**Given information**

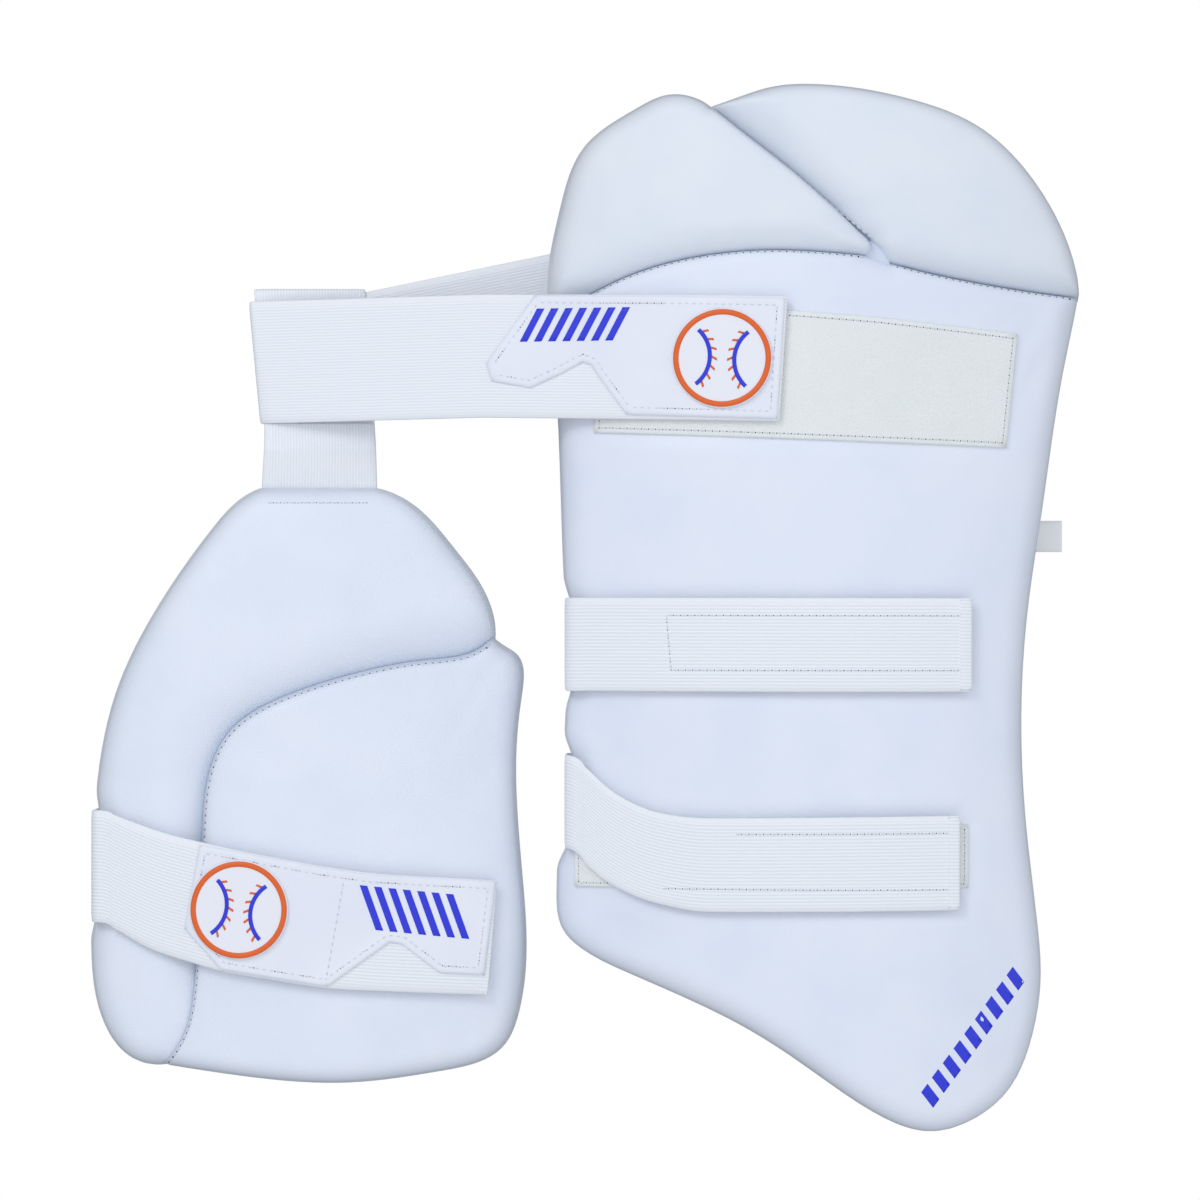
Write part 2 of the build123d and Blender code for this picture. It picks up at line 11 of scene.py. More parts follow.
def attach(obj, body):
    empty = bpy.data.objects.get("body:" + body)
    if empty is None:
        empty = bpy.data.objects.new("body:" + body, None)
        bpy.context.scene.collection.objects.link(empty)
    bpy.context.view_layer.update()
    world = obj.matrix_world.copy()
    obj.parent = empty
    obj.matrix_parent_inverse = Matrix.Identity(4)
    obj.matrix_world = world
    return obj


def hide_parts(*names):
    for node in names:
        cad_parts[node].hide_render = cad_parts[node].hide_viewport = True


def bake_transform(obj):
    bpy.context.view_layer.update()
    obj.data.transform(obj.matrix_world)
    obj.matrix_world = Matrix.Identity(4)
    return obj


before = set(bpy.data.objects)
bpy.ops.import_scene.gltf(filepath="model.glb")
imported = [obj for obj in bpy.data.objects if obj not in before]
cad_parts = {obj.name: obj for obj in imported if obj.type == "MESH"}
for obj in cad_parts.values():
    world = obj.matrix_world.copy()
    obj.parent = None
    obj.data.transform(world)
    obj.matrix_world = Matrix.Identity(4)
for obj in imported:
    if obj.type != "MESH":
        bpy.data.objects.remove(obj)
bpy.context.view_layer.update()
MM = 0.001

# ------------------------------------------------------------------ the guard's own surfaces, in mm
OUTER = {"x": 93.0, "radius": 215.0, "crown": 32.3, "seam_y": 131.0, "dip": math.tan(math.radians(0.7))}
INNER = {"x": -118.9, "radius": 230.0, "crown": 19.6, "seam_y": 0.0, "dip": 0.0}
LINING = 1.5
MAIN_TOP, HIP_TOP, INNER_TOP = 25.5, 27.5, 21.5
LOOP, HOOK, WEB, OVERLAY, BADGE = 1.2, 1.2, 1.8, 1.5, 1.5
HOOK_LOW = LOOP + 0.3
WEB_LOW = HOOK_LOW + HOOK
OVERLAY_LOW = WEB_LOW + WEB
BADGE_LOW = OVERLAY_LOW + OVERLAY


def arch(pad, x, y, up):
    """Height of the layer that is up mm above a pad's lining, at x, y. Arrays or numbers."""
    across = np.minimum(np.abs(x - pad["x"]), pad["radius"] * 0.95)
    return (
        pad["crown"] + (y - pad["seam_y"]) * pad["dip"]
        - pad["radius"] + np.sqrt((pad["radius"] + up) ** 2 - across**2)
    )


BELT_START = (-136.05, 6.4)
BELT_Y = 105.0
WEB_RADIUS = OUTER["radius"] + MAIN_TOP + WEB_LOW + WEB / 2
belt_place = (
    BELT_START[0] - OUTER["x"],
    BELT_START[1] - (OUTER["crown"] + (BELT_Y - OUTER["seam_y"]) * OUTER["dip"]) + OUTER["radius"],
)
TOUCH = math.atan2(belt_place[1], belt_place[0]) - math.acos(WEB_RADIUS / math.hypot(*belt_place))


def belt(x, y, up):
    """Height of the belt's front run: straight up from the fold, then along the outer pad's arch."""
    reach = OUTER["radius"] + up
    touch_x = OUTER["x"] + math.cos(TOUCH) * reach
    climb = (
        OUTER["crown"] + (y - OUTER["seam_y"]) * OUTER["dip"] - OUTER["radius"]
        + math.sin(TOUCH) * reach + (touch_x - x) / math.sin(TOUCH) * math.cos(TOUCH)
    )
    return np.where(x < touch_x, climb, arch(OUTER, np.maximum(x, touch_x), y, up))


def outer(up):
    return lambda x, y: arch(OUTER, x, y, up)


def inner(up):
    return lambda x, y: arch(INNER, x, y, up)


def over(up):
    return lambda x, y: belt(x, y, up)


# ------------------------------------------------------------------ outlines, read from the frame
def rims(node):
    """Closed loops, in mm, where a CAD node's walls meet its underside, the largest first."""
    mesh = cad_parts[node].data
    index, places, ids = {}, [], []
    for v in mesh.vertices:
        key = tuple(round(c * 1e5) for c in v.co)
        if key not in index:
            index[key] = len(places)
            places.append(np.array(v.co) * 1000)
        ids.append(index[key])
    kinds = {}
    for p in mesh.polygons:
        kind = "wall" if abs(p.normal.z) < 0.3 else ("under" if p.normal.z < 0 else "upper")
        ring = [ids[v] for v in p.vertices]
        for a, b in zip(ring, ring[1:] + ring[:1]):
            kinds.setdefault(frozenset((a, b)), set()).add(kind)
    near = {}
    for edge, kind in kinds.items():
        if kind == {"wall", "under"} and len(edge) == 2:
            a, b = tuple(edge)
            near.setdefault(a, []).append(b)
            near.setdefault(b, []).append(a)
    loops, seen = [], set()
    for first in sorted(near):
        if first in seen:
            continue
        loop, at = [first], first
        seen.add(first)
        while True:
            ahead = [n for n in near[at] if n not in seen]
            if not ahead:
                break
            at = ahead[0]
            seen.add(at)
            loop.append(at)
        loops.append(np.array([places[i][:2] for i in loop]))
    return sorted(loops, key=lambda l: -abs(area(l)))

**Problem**
Copy out only the lines running from the beginning of the data to the line with "bpy.data.objects.remove(obj)", both ends included.

**Response below**
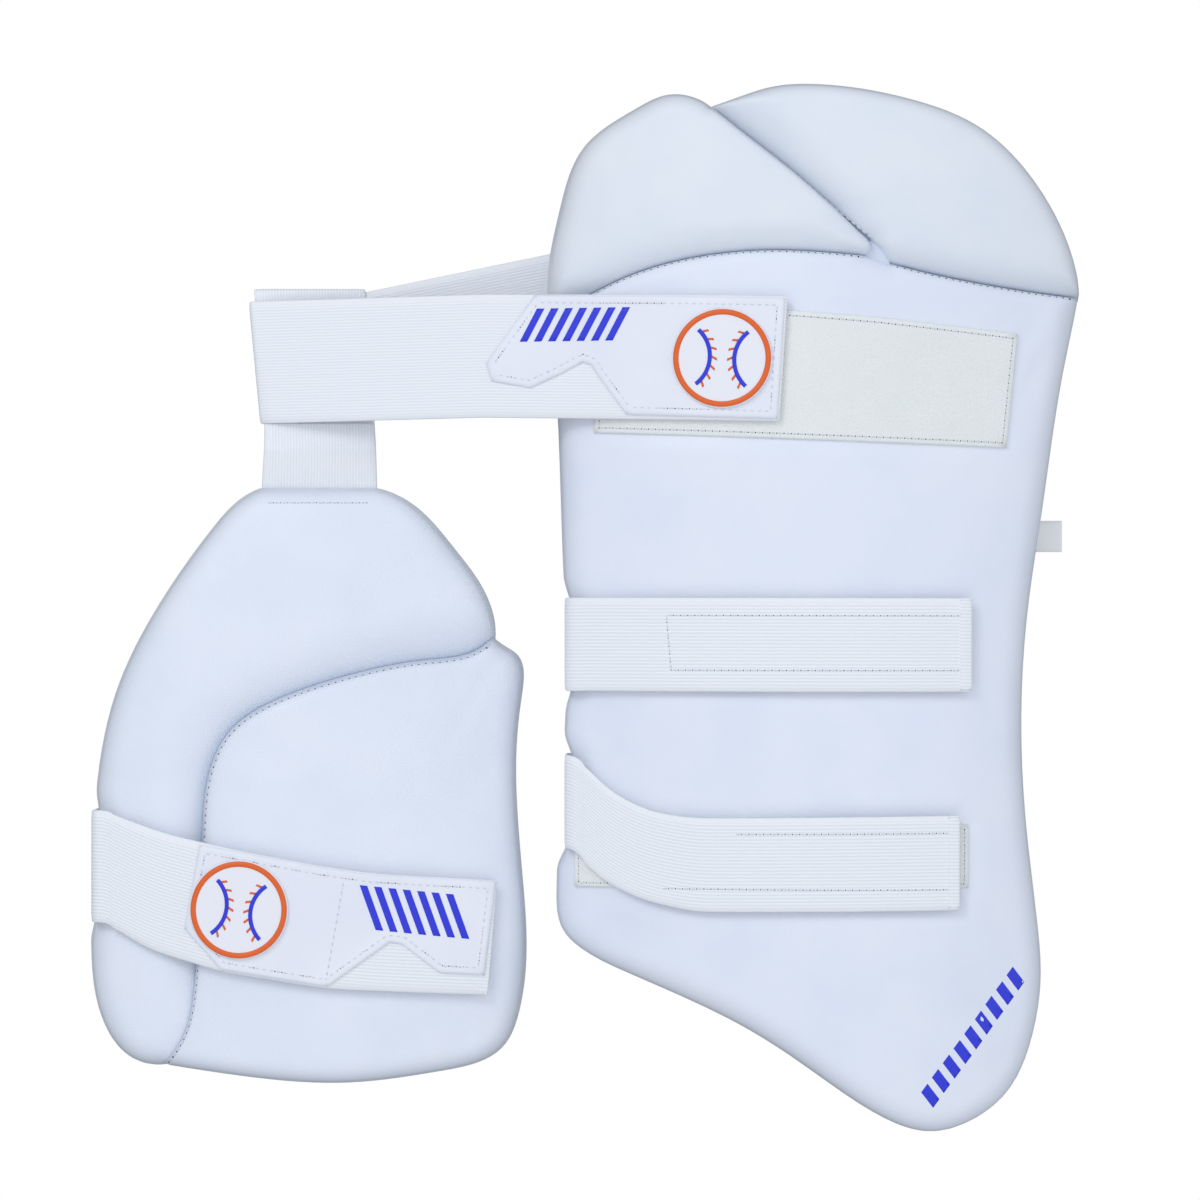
Write part 2 of the build123d and Blender code for this picture. It picks up at line 11 of scene.py. More parts follow.
def attach(obj, body):
    empty = bpy.data.objects.get("body:" + body)
    if empty is None:
        empty = bpy.data.objects.new("body:" + body, None)
        bpy.context.scene.collection.objects.link(empty)
    bpy.context.view_layer.update()
    world = obj.matrix_world.copy()
    obj.parent = empty
    obj.matrix_parent_inverse = Matrix.Identity(4)
    obj.matrix_world = world
    return obj


def hide_parts(*names):
    for node in names:
        cad_parts[node].hide_render = cad_parts[node].hide_viewport = True


def bake_transform(obj):
    bpy.context.view_layer.update()
    obj.data.transform(obj.matrix_world)
    obj.matrix_world = Matrix.Identity(4)
    return obj


before = set(bpy.data.objects)
bpy.ops.import_scene.gltf(filepath="model.glb")
imported = [obj for obj in bpy.data.objects if obj not in before]
cad_parts = {obj.name: obj for obj in imported if obj.type == "MESH"}
for obj in cad_parts.values():
    world = obj.matrix_world.copy()
    obj.parent = None
    obj.data.transform(world)
    obj.matrix_world = Matrix.Identity(4)
for obj in imported:
    if obj.type != "MESH":
        bpy.data.objects.remove(obj)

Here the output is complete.